Hotels' rush to market is no fad
The stock market is horribly prey to fads, and no more so than in the new issues arena. Two years ago falling interest rates had the City queuing up to invest in builders and property companies. Eventually the quality of the offerings deteriorated so much that even the better companies ended up slashing the asking price to get the issue away.
The hotel sector is in the middle of that process, with Lonrho's Princess Metropole operation, and now Thistle Hotels due on the block next month, both asking shareholders for in excess of pounds 500m. Granada is hoping to raise another pounds 1bn selling its Exclusive chain to a market that has already shelled out half as much on the flotations of Millennium & Copthorne, Jarvis, Cliveden and MacDonald Hotels. It is no wonder that Intercontinental is having second thoughts about the debut it had planned for next spring.
The difference between the hotel sector's rush to the market and the fads that preceded it lies in the fundamental attractions of a business enjoying the biggest upswing in trading for years. Demographic trends and the massive growth of tourism suggest the good news may continue for several years yet.

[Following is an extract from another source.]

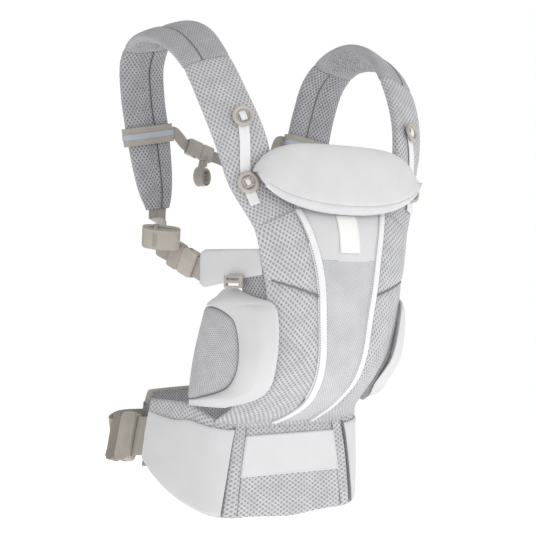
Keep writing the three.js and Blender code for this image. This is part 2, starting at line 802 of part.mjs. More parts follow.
// ---------------------------------------------------------------- head support
// A cushion in front of the panel's top: fabric face, foam, and back lining.
const headTop = (x) => HEAD_HIGH - 20 * Math.pow(Math.abs(x) / HEAD_HALF, 4);
const headLow = (x) => HEAD_LOW + 28 * Math.pow(Math.abs(x) / HEAD_HALF, 2.4);
const headMiddle = (x) => -203.5 + 0.0009 * x * x;
function headThick(x, v) {
  const across = Math.sqrt(Math.max(0, 1 - Math.pow(Math.abs(x) / (HEAD_HALF + 1), 3)));
  const upward = Math.sqrt(Math.max(0, 1 - (2 * v - 1) ** 4));
  return 1.2 + 8 * across * upward;
}
// A point of the cushion: u across and v up, both from 0 to 1, and share of the half thickness
// in front of (below 0) or behind (above 0) its middle surface, plus lift in millimetres.
function headPoint(u, v, share, lift) {
  const x = (2 * u - 1) * HEAD_HALF;
  const z = mix(headLow(x), headTop(x), v);
  return V(x, headMiddle(x) + (v - 0.5) * HEAD_LEAN + share * headThick(x, v) + lift, z);
}
{
  const layer = (nu, nv, front, back, edge) => {
    const at = ([share, lift]) => (u, v) =>
      headPoint(mix(edge, 1 - edge, u), mix(1.5 * edge, 1 - 1.5 * edge, v), share, lift);
    return slab(nu, nv, at(front), at(back));
  };
  add("head_foam", layer(10, 5, [-0.5, 0], [0.5, 0], 0.08), FOAM);
  add("head_face", layer(12, 6, [-1, -HEAD_SKIN], [-0.72, 0], 0), SMOOTH);
  add("head_back", layer(12, 6, [0.72, 0], [1, HEAD_SKIN], 0), MESH_DARK);
}

// ---------------------------------------------------------------- side flaps, buckles and webbing
const flapEnd = V(115, -76, 292);
const sideWay = V(0.296, 0.855, 0.428).normalize();
const sideFace = V(0.93, -0.32, 0.02);
const FLAP_END_H = 33;
const FLAP_ROOT_LOW = 265;
const FLAP_ROOT_HIGH = 311;
{
  const at = (depth) => (u, v) => {
    const root = V(100.5, -178, mix(FLAP_ROOT_LOW, FLAP_ROOT_HIGH, v));
    const end = flapEnd.clone().add(V(0, 0, (v - 0.5) * FLAP_END_H));
    const p = root.lerp(end, u);
    p.x += 4 * Math.sin(Math.PI * u) + depth;
    return p;
  };
  addPair("arm_flap", slab(8, 3, at(0), at(-FLAP_T)), SMOOTH);
}
const socketAt = flapEnd.clone().addScaledVector(sideWay, 6);
const sideSocket = frameAt(socketAt, sideWay, sideFace);
const sidePlugAt = socketAt.clone().addScaledVector(sideWay, SIDE_FEMALE_L);
const sidePlug = frameAt(sidePlugAt, sideWay, sideFace);
const sideReach = SIDE_FEMALE_L - BUCKLE_BACK - 2;
addPair(
  "side_buckle_socket",
  socketHalf(SIDE_FEMALE_L, SIDE_BUCKLE_W, SIDE_BUCKLE_T, SIDE_WEB).applyMatrix4(sideSocket),
  "#d5d3d1",
  0.5,
);
{
  const arms = [-1, 1].map((sign) => plugArm(SIDE_BUCKLE_W, SIDE_BUCKLE_T, sideReach, sign, 2));
  const body = plugBase(SIDE_MALE_L, SIDE_BUCKLE_W, SIDE_BUCKLE_T, SIDE_WEB, sideReach);
  addPair(
    "side_buckle_plug",
    fromManifold(body.add(arms[0]).add(arms[1])).applyMatrix4(sidePlug),
    PLASTIC,
    0.5,
  );
}
// Webbing from the strap's tip down through the plug half.
{
  const start = sidePlugAt.clone().addScaledVector(sideWay, SIDE_MALE_L - WEB_IN);
  const tip = strapPoint(1, 0, 0);
  const line = new THREE.CatmullRomCurve3(
    [
      tip.clone().add(V(0, 0, -1.2)),
      tip.clone().add(V(2, -3, -14)),
      V(113, 15, 341),
      start.clone().addScaledVector(sideWay, 24),
      start.clone().addScaledVector(sideWay, 8),
      start,
    ],
    false,
    "centripetal",
  );
  const { side } = strapFrame(1);
  const upright = V(0, 0, 1).addScaledVector(sideWay, -sideWay.z);
  const turned = (t) => side.clone().lerp(upright, smooth(t * 1.7)).normalize();
  addPair("strap_webbing", swept(webRings(line, 22, SIDE_WEB, WEB_THICK, turned)), WEBBING);
}
// Spare webbing rolled into a flat bundle, held by an elastic.
{
  const along = V(-0.848, -0.53, -0.1);
  const face = V(0.53, -0.848, -0.42);
  const s = new THREE.Shape();
  const w = ROLL_W / 2;
  const h = ROLL_H / 2;
  s.moveTo(-w + 7, -h);
  s.lineTo(w - 10, -h);
  s.quadraticCurveTo(w, -h, w, 0);
  s.quadraticCurveTo(w, h, w - 10, h);
  s.lineTo(-w + 10, h);
  s.quadraticCurveTo(-w, h, -w, 4);
  s.quadraticCurveTo(-w, -h, -w + 7, -h);
  const g = new THREE.ExtrudeGeometry(s, {
    depth: ROLL_T - 4,
    bevelThickness: 2,
    bevelSize: 2,
    bevelOffset: -2,
    bevelSegments: 1,
    curveSegments: 3,
  });
  g.translate(0, 0, -ROLL_T / 2 + 2);
  addPair("webbing_roll", g.applyMatrix4(frameAt(V(150, -49, 328), along, face)), WEBBING);
}

// ---------------------------------------------------------------- leg pads
// The pad's inner face, from its rear edge (s = 0), round the panel's edge, to its fore edge (s = 1).
// Stations by height: the rear edge, a point that pulls the face outward, and the fore edge, in plan.
const LEG = [
  { z: 134, rear: [113, -52], pull: [109, -84], fore: [96, -104] },
  { z: 146, rear: [113, -53], pull: [108, -110], fore: [78, -143] },
  { z: 158, rear: [113, -55], pull: [108, -130], fore: [72, -158] },
  { z: 190, rear: [112, -62], pull: [106, -150], fore: [78, -183] },
  { z: 234, rear: [108, -76], pull: [102, -158], fore: [82, -193] },
  { z: 252, rear: [106, -84], pull: [101, -156], fore: [86, -190] },
  { z: 266, rear: [104, -104], pull: [103, -128], fore: [100, -158] },
];
const legCurve = (key) =>
  new THREE.CatmullRomCurve3(
    LEG.map((s) => V(s[key][0], s[key][1], s.z)),
    false,
    "centripetal",
  );
const legCurves = { rear: legCurve("rear"), pull: legCurve("pull"), fore: legCurve("fore") };
function legPoint(s, v, depth) {
  const [a, b, c] = ["rear", "pull", "fore"].map((key) => legCurves[key].getPoint(v));
  const p = a
    .clone()
    .multiplyScalar((1 - s) ** 2)
    .addScaledVector(b, 2 * s * (1 - s))
    .addScaledVector(c, s * s);
  const along = b
    .clone()
    .sub(a)
    .multiplyScalar(1 - s)
    .addScaledVector(c.clone().sub(b), s);
  const out = V(-along.y, along.x, 0).normalize();
  return p.addScaledVector(out, depth);
}
// Where the mesh inset ends and the smooth rim begins, as a share of the way round.
function legSplit(v) {
  const hump = Math.sin(Math.PI * clamp01((v - 0.1) / 0.78));
  return 0.55 * Math.pow(Math.max(0, hump), 0.6);
}
{
  const puff = (u, v) =>
    Math.pow(Math.max(0, 4 * u * (1 - u)), 0.45) * smooth(v * 6) * smooth((1 - v) * 6);
  const rim = (side) => (u, v) => {
    const s = mix(legSplit(v) + 0.02, 1, u);
    return legPoint(s, v, side * (3 + (LEG_RIM_T - 3) * puff(u, v)));
  };
  addPair("leg_pad_rim", slab(5, 14, rim(1), rim(0)), SMOOTH);
  const inset = (side) => (u, v) => {
    const share = mix(0.13, 0.85, v);
    const s = mix(0, Math.max(0.03, legSplit(share) - 0.02), u);
    return legPoint(s, share, 1 + side * LEG_MESH_T * mix(0.5, 1, smooth(4 * u * (1 - u))));
  };
  addPair("leg_pad_mesh", slab(4, 9, inset(1), inset(0)), MESH);
}
// Ladder-lock clip between the leg pad and the flap above it.
{
  const at = V(111.5, -146, 276);
  const frame = frameAt(at, V(0.17, 0.98, 0.03), V(1, -0.17, 0));
  let body = toManifold(plate(-CLIP_W / 2, CLIP_W, CLIP_H, CLIP_T, 2));
  for (const y of [-3, 3])
    body = body.subtract(toManifold(block(-CLIP_W / 2 + 3.5, CLIP_W - 7, 2.6, CLIP_T * 2, y)));
  addPair("leg_clip", fromManifold(body).applyMatrix4(frame), PLASTIC, 0.5);
}

// ---------------------------------------------------------------- chest strap
// Band round the back part of each strap.
const bandHalfShare = BAND_H / 2 / strapLength;
const bandShares = span(CHEST_AT - bandHalfShare, CHEST_AT + bandHalfShare, 3);
const chestBand = tube(
  bandShares.map((t) => strapRing(t, BAND_CLEAR + BAND_T)),
  bandShares.map((t) => strapRing(t, BAND_CLEAR)),
);
const chestWay = V(0.94, 0, -0.3).normalize();
const chestFace = V(0, -1, 0);
// Where the sewn webbing leaves the left band, in the middle of the band's wall.
const sewnLeft = strapPoint(CHEST_AT, -STRAP_W_BACK / 2 - BAND_CLEAR - BAND_T / 2, 0);
const sewnRight = sewnLeft.clone().multiply(V(-1, 1, 1));
const chestSocketAt = V(-62, sewnLeft.y, sewnLeft.z - CHEST_DROP);
const chestPlugAt = chestSocketAt.clone().addScaledVector(chestWay, CHEST_FEMALE_L);
{
  const socket = frameAt(chestSocketAt, chestWay, chestFace);
  const plug = frameAt(chestPlugAt, chestWay, chestFace);
  const reach = CHEST_FEMALE_L - BUCKLE_BACK - 1;
  add(
    "chest_buckle_socket",
    socketHalf(CHEST_FEMALE_L, CHEST_BUCKLE_W, CHEST_BUCKLE_T, CHEST_WEB - 1).applyMatrix4(socket),
    PLASTIC,
    0.5,
  );
  const arms = [-1, 1].map((sign) => plugArm(CHEST_BUCKLE_W, CHEST_BUCKLE_T, reach, sign, 2));
  const body = plugBase(CHEST_MALE_L, CHEST_BUCKLE_W, CHEST_BUCKLE_T, CHEST_WEB - 1, reach);
  add(
    "chest_buckle_plug",
    fromManifold(body.add(arms[0]).add(arms[1])).applyMatrix4(plug),
    PLASTIC,
    0.5,
  );
  // The right band carries a short sewn webbing that ends in the socket half.
  const inSlot = chestSocketAt.clone().addScaledVector(chestWay, BUCKLE_BACK / 2);
  const short = new THREE.CatmullRomCurve3([
    sewnRight,
    sewnRight.clone().add(V(6, 0, 0)),
    inSlot.clone().addScaledVector(chestWay, -7),
    inSlot,
  ]);
  const webbing = toManifold(swept(webRings(short, 5, CHEST_WEB - 2, 1.6, () => UP)));
  add("chest_band_right", fromManifold(toManifold(mirrored(chestBand)).add(webbing)), WEBBING);
  const from = chestPlugAt.clone().addScaledVector(chestWay, CHEST_MALE_L - WEB_IN);
  const long = new THREE.CatmullRomCurve3(
    [
      from,
      from.clone().addScaledVector(chestWay, 26),
      V(18, 43, from.z - 34),
      V(50, 44, from.z - 28),
      sewnLeft.clone().add(V(-9, 0, 0)),
      sewnLeft,
    ],
    false,
    "centripetal",
  );
  const sewnLong = toManifold(swept(webRings(long, 18, CHEST_WEB - 2, 1.6, () => UP)));
  add("chest_band_left", fromManifold(toManifold(chestBand).add(sewnLong)), WEBBING);
}
// Spare end of the chest webbing, coiled and hanging below the plug half.
{
  const coil = new THREE.Shape();
  coil.absellipse(0, 0, TAIL_W / 2, TAIL_H / 2, 0, Math.PI * 2, false);
  const hole = new THREE.Path();
  hole.absellipse(0, 0, TAIL_W / 2 - TAIL_WALL, TAIL_H / 2 - TAIL_WALL, 0, Math.PI * 2, true);
  coil.holes.push(hole);
  const g = new THREE.ExtrudeGeometry(coil, {
    depth: CHEST_WEB,
    bevelEnabled: false,
    curveSegments: 8,
  });
  g.translate(0, 0, -CHEST_WEB / 2);
  g.rotateX(Math.PI / 2);
  g.rotateZ(-0.35);
  g.translate(chestPlugAt.x + 3, chestPlugAt.y, chestPlugAt.z - 32);
  add("chest_webbing_tail", g, WEBBING);
}

export default group;
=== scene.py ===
# %% [markdown]
# # A soft baby carrier
# The carrier is sewn from two fabrics, an open spacer mesh and a smooth brushed
# cloth, over foam, and closed with moulded buckles on ribbed webbing.
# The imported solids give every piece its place. This lesson makes the surfaces
# that are seen: each is a grid of points worked out with numpy, in millimetres,
# and scaled to metres when it becomes a mesh.

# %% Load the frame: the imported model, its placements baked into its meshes
import math
from functools import partial

import bmesh
import bpy
import numpy as np
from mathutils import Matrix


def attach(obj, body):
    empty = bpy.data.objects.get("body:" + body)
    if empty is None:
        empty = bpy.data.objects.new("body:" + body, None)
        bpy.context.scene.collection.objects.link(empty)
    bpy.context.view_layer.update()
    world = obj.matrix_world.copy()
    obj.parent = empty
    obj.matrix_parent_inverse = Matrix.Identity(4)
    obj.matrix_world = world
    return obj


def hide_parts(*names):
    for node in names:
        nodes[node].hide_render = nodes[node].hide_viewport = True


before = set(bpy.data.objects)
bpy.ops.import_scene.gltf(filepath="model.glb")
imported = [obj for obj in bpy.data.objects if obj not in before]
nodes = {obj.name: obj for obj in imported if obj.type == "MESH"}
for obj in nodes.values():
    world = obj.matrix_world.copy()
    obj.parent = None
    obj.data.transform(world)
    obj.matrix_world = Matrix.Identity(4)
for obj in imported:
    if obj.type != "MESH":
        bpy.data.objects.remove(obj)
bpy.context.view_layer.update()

# %% [markdown]
# ## Camera, floor and light
# The camera stands in front of the carrier and to the wearer's right, level,
# a little below the middle of its height. The floor lies well below, so the
# carrier hangs as if a wearer stood in it. A white world gives shadowless fill.
# One soft lamp behind the camera and one on the wearer's left shade the shapes.

# %% Camera
SENSOR = 36.0  # millimetres
LENS = 1150.0 / 536.0 * SENSOR
SHIFT_RIGHT, SHIFT_UP = 19.0 / 536.0, 32.0 / 536.0  # shares of the frame
VIEW_TURN = math.radians(-32.0)  # from straight in front
DISTANCE = 1.440
CAMERA_HEIGHT = 0.256
CLIP_END = 50.0


def link(item):
    """Puts an object in the scene."""
    bpy.context.scene.collection.objects.link(item)


camera_data = bpy.data.cameras.new("camera")
camera_data.sensor_width = SENSOR
camera_data.lens = LENS
camera_data.shift_x = SHIFT_RIGHT
camera_data.shift_y = SHIFT_UP
camera_data.clip_end = CLIP_END
camera = bpy.data.objects.new("camera", camera_data)
camera.location = (DISTANCE * math.sin(VIEW_TURN), -DISTANCE * math.cos(VIEW_TURN), CAMERA_HEIGHT)
camera.rotation_euler = (math.pi / 2, 0.0, VIEW_TURN)
link(camera)
bpy.context.scene.camera = camera
bpy.context.scene.view_settings.view_transform = "Standard"
print("lens", round(camera_data.lens, 2), "mm")


# %% Lights and floor
AIM = (0.0, 0.0, 0.3)  # the point that both lamps face
FILL = 0.68  # light from all round; the world itself is seen as plain white
FLOOR_HALF, FLOOR_HEIGHT = 9.0, -1.1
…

London is benefiting more than anywhere from the booming tourist market, a factor that will stand Thistle in good stead when it sets out its pitch to potential investors. Two-thirds of its profits come from the capital, where it is enjoying soaring occupancy and room rates. Longer term, the outlook for the industry appears just as bright. Increasingly rich travellers from the Far East are displaying an insatiable appetite for European culture which, thanks to sterling's weakness, they are finding relatively cheap.
At home the grey pound is being spent more and more on weekend breaks away, which pleases hoteliers who earn a much fatter margin from the leisure market than they can squeeze out of sophisticated corporate buyers.
Those factors, together with an almost total lack of investment in new hotel capacity during the 1990s should keep the sector on a roll long enough for Lonrho and Thistle to secure successful floats.